A Golden Jug Filled from the Siloam Pool
This picture depicts the people of Jerusalem and the pilgrims as they leave the Temple on their way to the Siloam Pool to perform the mitzva of nisukh hamayim (the water libation).
At the end of the Beit HaShoeva celebrations which took place during the night in the Temple courtyards, the participants would walk in a large crowd through lower Jerusalem, known as Ir David, to the Siloam Pool. When they arrived, they drew the water to be poured on the altar. That was done at dawn, with singing and great joy, as it says “You shall draw water in joy from the springs of salvation” (Isaiah 12:3). From the Mishna (Sukkah 5:5) it seems that trumpet blasts accompanied three different drawings of water. This is also the view of Maimonides (Kelei HaMikdash 7:6).
Utensils for Pouring Water on Sukkot
The water (approximately a liter) that is drawn from the Siloam Pool is poured onto the altar from a special silver jug (seen at right). The chain attached to it facilitates its filling of water from the spring. Another larger utensil (at left) is used to pour wine on the altar for animal offerings throughout the year.

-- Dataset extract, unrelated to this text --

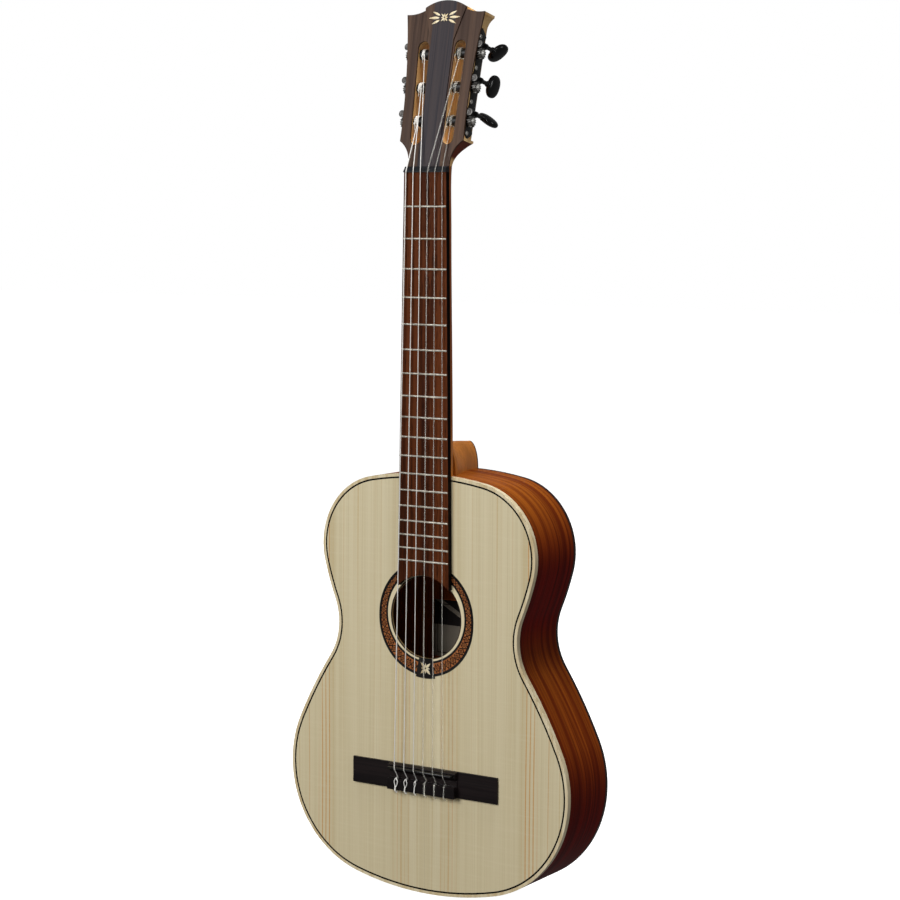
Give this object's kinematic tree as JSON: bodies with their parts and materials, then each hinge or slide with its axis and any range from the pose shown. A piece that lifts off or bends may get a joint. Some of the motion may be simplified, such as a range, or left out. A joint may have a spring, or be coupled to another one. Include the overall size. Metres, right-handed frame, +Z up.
{
  "type": "classical guitar",
  "caption": "Three-quarter size classical guitar with a hollow body, slotted headstock, worm-gear tuning machines and a tie bridge.",
  "frame": {"origin": "middle of the bounding box across and front to back, at the tail end of the body", "axes": "+Z up along the neck to the headstock, -Y out of the soundboard towards the player's audience, +X towards the treble side"},
  "size_m": [0.3232, 0.0904, 0.8706],
  "materials": {
    "spruce": "satin",
    "rosette": "satin",
    "plaque": "satin",
    "back_mahogany": "satin",
    "side_mahogany_bass": "satin",
    "side_mahogany_treble": "satin",
    "cream_binding": "satin",
    "black_purfling": "satin",
    "dark_binding": "satin",
    "lining_wood": "raw",
    "block_wood": "raw",
    "brace_spruce": "raw",
    "paper": "matt paper",
    "neck_mahogany": "satin",
    "head_wood": "satin",
    "headplate_wood": "satin",
    "fingerboard_wood": "satin",
    "fret_wire": "polished",
    "nut_black": "satin",
    "bridge_wood": "satin",
    "saddle_black": "satin",
    "bass_string": "wound",
    "treble_string": "clear nylon",
    "machine_black": "satin black",
    "screw_steel": "slotted",
    "gear_steel": "nickel",
    "worm_black": "satin black",
    "roller_black": "satin",
    "knob_black": "gloss"
  },
  "bodies": {
    "guitar": {"soundboard": "spruce", "rosette": "rosette", "rosette_plaque": "plaque", "back": "back_mahogany", "side_bass": "side_mahogany_bass", "side_treble": "side_mahogany_treble", "top_binding": "cream_binding", "top_purfling": "black_purfling", "back_binding": "dark_binding", "top_lining": "lining_wood", "back_lining": "lining_wood", "neck_block": "block_wood", "tail_block": "block_wood", "harmonic_bars": "brace_spruce", "fan_braces": "brace_spruce", "bridge_patch": "brace_spruce", "back_braces": "brace_spruce", "label": "paper", "neck": "neck_mahogany", "heel_cap": "dark_binding", "headstock": "head_wood", "headplate": "headplate_wood", "fingerboard": "fingerboard_wood", "frets": "fret_wire", "nut": "nut_black", "bridge": "bridge_wood", "saddle": "saddle_black", "string_e_low": "bass_string", "string_a": "bass_string", "string_d": "bass_string", "string_g": "treble_string", "string_b": "treble_string", "string_e_high": "treble_string", "tuner_plate_bass": "machine_black", "tuner_plate_treble": "machine_black", "plate_screws": "screw_steel"},
    "key_bass_1": {"worm_bass_1": "worm_black", "knob_bass_1": "knob_black"},
    "roller_bass_1": {"roller_bass_1": "roller_black", "gear_bass_1": "gear_steel"},
    "key_bass_2": {"worm_bass_2": "worm_black", "knob_bass_2": "knob_black"},
    "roller_bass_2": {"roller_bass_2": "roller_black", "gear_bass_2": "gear_steel"},
    "key_bass_3": {"worm_bass_3": "worm_black", "knob_bass_3": "knob_black"},
    "roller_bass_3": {"roller_bass_3": "roller_black", "gear_bass_3": "gear_steel"},
    "key_treble_1": {"worm_treble_1": "worm_black", "knob_treble_1": "knob_black"},
    "roller_treble_1": {"roller_treble_1": "roller_black", "gear_treble_1": "gear_steel"},
    "key_treble_2": {"worm_treble_2": "worm_black", "knob_treble_2": "knob_black"},
    "roller_treble_2": {"roller_treble_2": "roller_black", "gear_treble_2": "gear_steel"},
    "key_treble_3": {"worm_treble_3": "worm_black", "knob_treble_3": "knob_black"},
    "roller_treble_3": {"roller_treble_3": "roller_black", "gear_treble_3": "gear_steel"}
  },
  "joints": [
    {"name": "key_turn_bass_1", "type": "hinge", "parent": "guitar", "child": "key_bass_1", "pos_m": [-0.03862, -0.01523, 0.76149], "axis": [0, -0.9808, 0.1951], "continuous": true},
    {"name": "roller_turn_bass_1", "type": "hinge", "parent": "guitar", "child": "roller_bass_1", "pos_m": [-0.03363, -0.01672, 0.75396], "axis": [0.9993, 0.0073, 0.0365], "continuous": true},
    {"name": "key_turn_bass_2", "type": "hinge", "parent": "guitar", "child": "key_bass_2", "pos_m": [-0.03985, -0.00879, 0.79385], "axis": [0, -0.9808, 0.1951], "continuous": true},
    {"name": "roller_turn_bass_2", "type": "hinge", "parent": "guitar", "child": "roller_bass_2", "pos_m": [-0.03486, -0.01029, 0.78633], "axis": [0.9993, 0.0073, 0.0365], "continuous": true},
    {"name": "key_turn_bass_3", "type": "hinge", "parent": "guitar", "child": "key_bass_3", "pos_m": [-0.04108, -0.00235, 0.82622], "axis": [0, -0.9808, 0.1951], "continuous": true},
    {"name": "roller_turn_bass_3", "type": "hinge", "parent": "guitar", "child": "roller_bass_3", "pos_m": [-0.03609, -0.00385, 0.8187], "axis": [0.9993, 0.0073, 0.0365], "continuous": true},
    {"name": "key_turn_treble_1", "type": "hinge", "parent": "guitar", "child": "key_treble_1", "pos_m": [0.03862, -0.01523, 0.76149], "axis": [0, -0.9808, 0.1951], "continuous": true},
    {"name": "roller_turn_treble_1", "type": "hinge", "parent": "guitar", "child": "roller_treble_1", "pos_m": [0.03363, -0.01672, 0.75396], "axis": [0.9993, -0.0073, -0.0365], "continuous": true},
    {"name": "key_turn_treble_2", "type": "hinge", "parent": "guitar", "child": "key_treble_2", "pos_m": [0.03985, -0.00879, 0.79385], "axis": [0, -0.9808, 0.1951], "continuous": true},
    {"name": "roller_turn_treble_2", "type": "hinge", "parent": "guitar", "child": "roller_treble_2", "pos_m": [0.03486, -0.01029, 0.78633], "axis": [0.9993, -0.0073, -0.0365], "continuous": true},
    {"name": "key_turn_treble_3", "type": "hinge", "parent": "guitar", "child": "key_treble_3", "pos_m": [0.04108, -0.00235, 0.82622], "axis": [0, -0.9808, 0.1951], "continuous": true},
    {"name": "roller_turn_treble_3", "type": "hinge", "parent": "guitar", "child": "roller_treble_3", "pos_m": [0.03609, -0.00385, 0.8187], "axis": [0.9993, -0.0073, -0.0365], "continuous": true}
  ],
  "couplings": [
    {"joint": "roller_turn_bass_1", "follows": "key_turn_bass_1", "ratio": -0.071429},
    {"joint": "roller_turn_bass_2", "follows": "key_turn_bass_2", "ratio": -0.071429},
    {"joint": "roller_turn_bass_3", "follows": "key_turn_bass_3", "ratio": -0.071429},
    {"joint": "roller_turn_treble_1", "follows": "key_turn_treble_1", "ratio": -0.071429},
    {"joint": "roller_turn_treble_2", "follows": "key_turn_treble_2", "ratio": -0.071429},
    {"joint": "roller_turn_treble_3", "follows": "key_turn_treble_3", "ratio": -0.071429}
  ]
}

Utensils for Pouring Wine During the Tamid Offering
Two silver bowls were placed on top of the altar, into which were poured the water (on Sukkot) and wine. At right is a wide bowl for the wine, and the narrower bowl at left is for the water.
The mitzvot of pouring the water and the wine on the altar were performed simultaneously, and the kohanim ensured that both liquids would completely drain out of their respective bowls at the same time. This was done, the Mishna tells us (Sukkah 4:9), by virtue of a wider spout in the wine bowl – for wine is denser than water. Both liquids would stream down from the top of the altar, through the special drain-holes, to the shittin, i.e., an underground reservoir.
At the Gate of the Water
The picture shows a view of the southern gates of the Temple Mount wall, including the Gate of the Water at right. This was the gate through which the golden pitcher of Siloam Pool water was brought on Sukkot for pouring on the altar. As explained in the Mishna (Middot 2:6), this gate was the easternmost of the southern Azara gates, and the closest to the altar ramp. It was called the Gate of the Water because through it was brought the pitcher of water for libation on Sukkot; R. Eliezer ben Yaakov says it was because there the water welled up and, in the future, will emerge there from under the Temple.
In the foreground a kohen is seen holding the golden pitcher brought amidst joy and singing from the Siloam. The Mishna (Sukkah 4:6) states: “When they reached the Gate of the Water, they would blow Tekia, Terua, Tekia.” The commentaries explain that these blasts of joy were for in fulfillment of the verse, “You shall draw water in joy from the springs of salvation” (Isaiah 12:3).